Music Reviews

Muse Drones

(Warner Bros.) Rating - 2/10

There’s a trait within fiction writing known as Flanderisation, whereby a particular facet of a character is gradually exaggerated over time, until they become a grotesque parody of their former selves. It’s named, of course, after The Simpsons’ Ned Flanders who, over the years, has gone from a relatively normal neighbour, for whom religion was a part of their life, to an evangelical zealot, bordering on fundamentalism.

When Muse released their debut album, Showbiz, in 1999, they were an above-average trio of Radiohead devotees with slightly proggy leanings. Something that made them a little more interesting than, say, King Adora or My Vitriol, was their unabashed love for Rachmaninov, and their exploration of apocalyptic themes in their lyrics. Sixteen years later and on album number seven, Muse are now a novelty band – never knowingly passing up a chance for a warp-speed arpeggio or some doom-laden sixth form prose.

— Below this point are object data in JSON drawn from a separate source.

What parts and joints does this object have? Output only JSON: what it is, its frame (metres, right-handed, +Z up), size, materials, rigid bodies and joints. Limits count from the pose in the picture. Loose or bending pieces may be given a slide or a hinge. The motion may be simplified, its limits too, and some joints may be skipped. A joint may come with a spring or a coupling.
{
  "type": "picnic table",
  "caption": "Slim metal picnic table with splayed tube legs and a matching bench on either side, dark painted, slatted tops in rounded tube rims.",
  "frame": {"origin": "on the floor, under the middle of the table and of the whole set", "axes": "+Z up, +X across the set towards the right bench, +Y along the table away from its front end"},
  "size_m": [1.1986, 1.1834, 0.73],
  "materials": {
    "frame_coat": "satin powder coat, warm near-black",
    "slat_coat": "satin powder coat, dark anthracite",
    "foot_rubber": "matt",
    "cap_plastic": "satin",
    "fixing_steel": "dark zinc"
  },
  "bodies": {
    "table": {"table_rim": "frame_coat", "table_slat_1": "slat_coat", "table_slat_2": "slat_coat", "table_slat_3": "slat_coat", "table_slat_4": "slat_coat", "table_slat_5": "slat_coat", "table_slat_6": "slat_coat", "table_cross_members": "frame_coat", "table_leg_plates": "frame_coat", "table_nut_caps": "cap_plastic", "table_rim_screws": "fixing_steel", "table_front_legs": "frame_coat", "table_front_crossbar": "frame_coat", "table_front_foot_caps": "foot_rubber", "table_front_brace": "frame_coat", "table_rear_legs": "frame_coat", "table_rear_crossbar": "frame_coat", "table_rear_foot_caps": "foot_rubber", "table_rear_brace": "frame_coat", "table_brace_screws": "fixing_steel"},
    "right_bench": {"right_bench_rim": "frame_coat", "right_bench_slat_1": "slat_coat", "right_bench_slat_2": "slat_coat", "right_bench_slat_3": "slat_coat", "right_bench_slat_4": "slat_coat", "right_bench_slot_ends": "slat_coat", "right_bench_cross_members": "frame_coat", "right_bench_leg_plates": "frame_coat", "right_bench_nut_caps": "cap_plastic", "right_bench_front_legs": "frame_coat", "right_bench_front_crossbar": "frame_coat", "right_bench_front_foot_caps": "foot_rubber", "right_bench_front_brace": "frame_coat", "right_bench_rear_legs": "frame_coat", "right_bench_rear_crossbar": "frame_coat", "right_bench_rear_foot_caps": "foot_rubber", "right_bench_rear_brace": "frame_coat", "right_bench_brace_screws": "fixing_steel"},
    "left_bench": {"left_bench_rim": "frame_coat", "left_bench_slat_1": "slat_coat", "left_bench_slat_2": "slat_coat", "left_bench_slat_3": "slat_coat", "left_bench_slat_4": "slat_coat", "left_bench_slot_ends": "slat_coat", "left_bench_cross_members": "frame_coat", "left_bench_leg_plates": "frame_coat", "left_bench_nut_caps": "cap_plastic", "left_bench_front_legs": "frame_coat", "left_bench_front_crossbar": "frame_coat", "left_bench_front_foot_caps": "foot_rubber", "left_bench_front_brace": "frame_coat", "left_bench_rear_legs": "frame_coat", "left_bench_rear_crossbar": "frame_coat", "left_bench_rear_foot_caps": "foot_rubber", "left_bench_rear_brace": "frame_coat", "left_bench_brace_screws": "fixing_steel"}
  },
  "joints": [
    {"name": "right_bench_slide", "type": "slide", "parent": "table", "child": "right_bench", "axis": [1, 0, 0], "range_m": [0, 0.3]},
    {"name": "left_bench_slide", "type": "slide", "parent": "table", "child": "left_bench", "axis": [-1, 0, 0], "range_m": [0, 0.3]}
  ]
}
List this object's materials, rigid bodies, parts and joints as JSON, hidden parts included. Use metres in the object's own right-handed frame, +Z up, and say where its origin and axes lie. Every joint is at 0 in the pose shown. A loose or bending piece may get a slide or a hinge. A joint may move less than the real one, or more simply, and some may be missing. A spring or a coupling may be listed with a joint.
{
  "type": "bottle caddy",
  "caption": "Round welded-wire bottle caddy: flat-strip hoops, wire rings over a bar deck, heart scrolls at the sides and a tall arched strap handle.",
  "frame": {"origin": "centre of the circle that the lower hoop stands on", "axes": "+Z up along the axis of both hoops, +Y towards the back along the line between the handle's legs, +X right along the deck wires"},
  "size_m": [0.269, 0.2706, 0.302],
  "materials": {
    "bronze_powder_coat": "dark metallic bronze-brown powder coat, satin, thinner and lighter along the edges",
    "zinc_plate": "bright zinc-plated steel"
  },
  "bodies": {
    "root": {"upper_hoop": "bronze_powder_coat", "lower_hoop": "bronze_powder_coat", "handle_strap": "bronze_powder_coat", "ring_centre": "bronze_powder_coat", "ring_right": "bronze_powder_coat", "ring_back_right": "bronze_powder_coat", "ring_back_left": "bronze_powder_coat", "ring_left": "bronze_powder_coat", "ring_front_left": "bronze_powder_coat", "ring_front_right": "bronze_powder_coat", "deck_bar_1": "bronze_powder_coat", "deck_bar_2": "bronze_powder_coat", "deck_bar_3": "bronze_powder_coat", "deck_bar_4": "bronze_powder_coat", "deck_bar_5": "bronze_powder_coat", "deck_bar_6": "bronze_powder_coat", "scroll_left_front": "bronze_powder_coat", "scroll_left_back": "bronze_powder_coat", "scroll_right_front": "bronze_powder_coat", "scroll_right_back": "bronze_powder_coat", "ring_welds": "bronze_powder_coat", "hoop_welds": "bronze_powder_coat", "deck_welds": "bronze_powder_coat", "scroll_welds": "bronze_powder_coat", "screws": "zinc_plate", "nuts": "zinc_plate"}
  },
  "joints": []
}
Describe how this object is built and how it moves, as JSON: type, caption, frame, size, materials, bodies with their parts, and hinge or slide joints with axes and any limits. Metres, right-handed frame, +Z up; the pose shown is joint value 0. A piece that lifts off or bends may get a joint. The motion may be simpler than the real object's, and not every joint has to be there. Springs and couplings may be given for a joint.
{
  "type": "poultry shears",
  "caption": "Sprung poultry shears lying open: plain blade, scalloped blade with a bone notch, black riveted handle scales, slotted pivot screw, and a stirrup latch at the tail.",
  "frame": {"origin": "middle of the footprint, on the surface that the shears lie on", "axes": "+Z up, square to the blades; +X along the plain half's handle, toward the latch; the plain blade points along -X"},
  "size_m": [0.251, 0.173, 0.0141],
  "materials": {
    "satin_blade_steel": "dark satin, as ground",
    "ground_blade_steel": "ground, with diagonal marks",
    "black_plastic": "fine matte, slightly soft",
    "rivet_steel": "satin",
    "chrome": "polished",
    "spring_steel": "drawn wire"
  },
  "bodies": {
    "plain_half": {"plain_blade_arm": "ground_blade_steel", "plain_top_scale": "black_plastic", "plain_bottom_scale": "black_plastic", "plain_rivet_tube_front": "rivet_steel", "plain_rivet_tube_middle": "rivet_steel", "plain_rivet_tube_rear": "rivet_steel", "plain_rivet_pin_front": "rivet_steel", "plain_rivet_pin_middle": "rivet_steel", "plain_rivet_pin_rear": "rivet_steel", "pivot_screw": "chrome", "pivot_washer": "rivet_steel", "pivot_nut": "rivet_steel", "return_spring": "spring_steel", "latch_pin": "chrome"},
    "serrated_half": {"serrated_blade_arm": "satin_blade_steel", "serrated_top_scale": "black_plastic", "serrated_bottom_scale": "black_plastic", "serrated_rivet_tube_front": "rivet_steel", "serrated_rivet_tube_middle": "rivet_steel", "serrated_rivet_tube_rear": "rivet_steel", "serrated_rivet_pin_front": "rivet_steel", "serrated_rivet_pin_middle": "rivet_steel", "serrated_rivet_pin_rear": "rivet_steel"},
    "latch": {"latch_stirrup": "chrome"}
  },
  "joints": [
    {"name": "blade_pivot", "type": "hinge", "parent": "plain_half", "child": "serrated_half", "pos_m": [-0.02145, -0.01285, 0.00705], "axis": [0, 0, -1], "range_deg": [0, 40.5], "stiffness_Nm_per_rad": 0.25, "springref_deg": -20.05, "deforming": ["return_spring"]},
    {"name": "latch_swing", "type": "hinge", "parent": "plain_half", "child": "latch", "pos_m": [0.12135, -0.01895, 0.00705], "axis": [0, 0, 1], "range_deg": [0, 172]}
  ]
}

Drones is a concept album based on a dystopian future. Of course it is. You get the impression that Muse think that this is all very important and clever stuff indeed, despite the fact it offers about as much insight into our world as a marketing pamphlet. They’re aiming for George Orwell’s Nineteen Eighty-Four, but in terms of social commentary, it’s not even Taylor Swift’s 1989.

The record begins with Dead Inside, a track that itself begins with a shrill cry of, “Dead inside!”, like some kind of judgement day-themed Queen tribute band. Despite containing lyrics such as, “Unleash a million drones,” Dead Inside turns out to just be about a woman who doesn’t offer much in the way of communication. Here, Muse are an excitable fourteen year old boy who’s just discovered metaphor and conspiracy theories. It’s no surprise to learn the album is co-produced by Mutt Lange.

Said fourteen year old boy would probably adore Psycho, a song built upon a military marching beat and a jaunty riff that’s pumped so full of testosterone that it’s faintly ridiculous. In fact, ridiculousness is a common theme in Drones – there are more Queen-esque harmonies in Mercy, there’s an anguished howl of, “Here come the drones!” in Reapers, then we have the fact that penultimate track, The Globalist, is a ten minute epic in three movements. Despite this continuing ludicrousness, not to mention one of the key tenets of rock n’ roll is having a good time, Muse remain staggeringly pious and sincere throughout. Most bands would approach such overblown nonsense with a raised eyebrow or a tongue planted in their cheek, yet Muse’s own delusions of grandeur allow them to convince themselves they’re doing groundbreaking work.

When you break the music down, you find that Muse are simply recycling a lot of their old ideas. The piano octaves that begin Mercy immediately put you in mind of Starlight and while the enormous pre-chorus riff of Reapers is tremendous fun, the song bears more than a passing resemblance to Absolution album track Thoughts of a Dying Atheist. It might seem an unlikely criticism for a record with such lofty ambitions and wide-reaching themes, but Drones is actually criminally short on ideas. Songs such as The Handler or Defector are so intent on telling their story that the music becomes clumpy and leaden, and the message seems to be that if all else fails, shove in an oscillating guitar riff that sounds like a building collapsing.

On the one hand, bands should be given credit for creating albums that can, in an age of dumbed-down pop culture, simultaneously take their cues from classical music, write songs heralding the end of the world, and sell millions of copies. On the other hand, regardless of concept, these things still have to be done well and, by any stretch of the imagination, Drones comes up well short on that front.

Aside from a few crunching riffs and a smattering of neat melodies, there’s very little to recommend within Drones. It’s a record for people who unquestioningly adore Julian Assange or have ever tried to convince someone that 9/11 was an inside job. Muse don’t attack their targets with guile or intelligence, but with blunt force – their broadsides are as subtle and nuanced as a political cartoon where bankers are literally drawn as fat cats. It’s an album for a world where we apparently accept that “David Cameron is posh!” counts as satire.

Drones ends with the title track, an operatic number sung a cappella about how the protagonist’s entire family have been murdered by robots. It sums up the album pretty well – it’s pompous, preposterous, po-faced and pointless. Muse are now fully Flanderised, and there doesn’t seem anywhere for them to go except to continue in their current direction. Seeing as they’re a hugely popular stadium rock band, you expect they know exactly what they’re doing. Muse have given us Drones because Drones is the album people want and the album that we deserve. Perhaps an extra-terrestrial invasion wouldn’t be such a bad thing after all.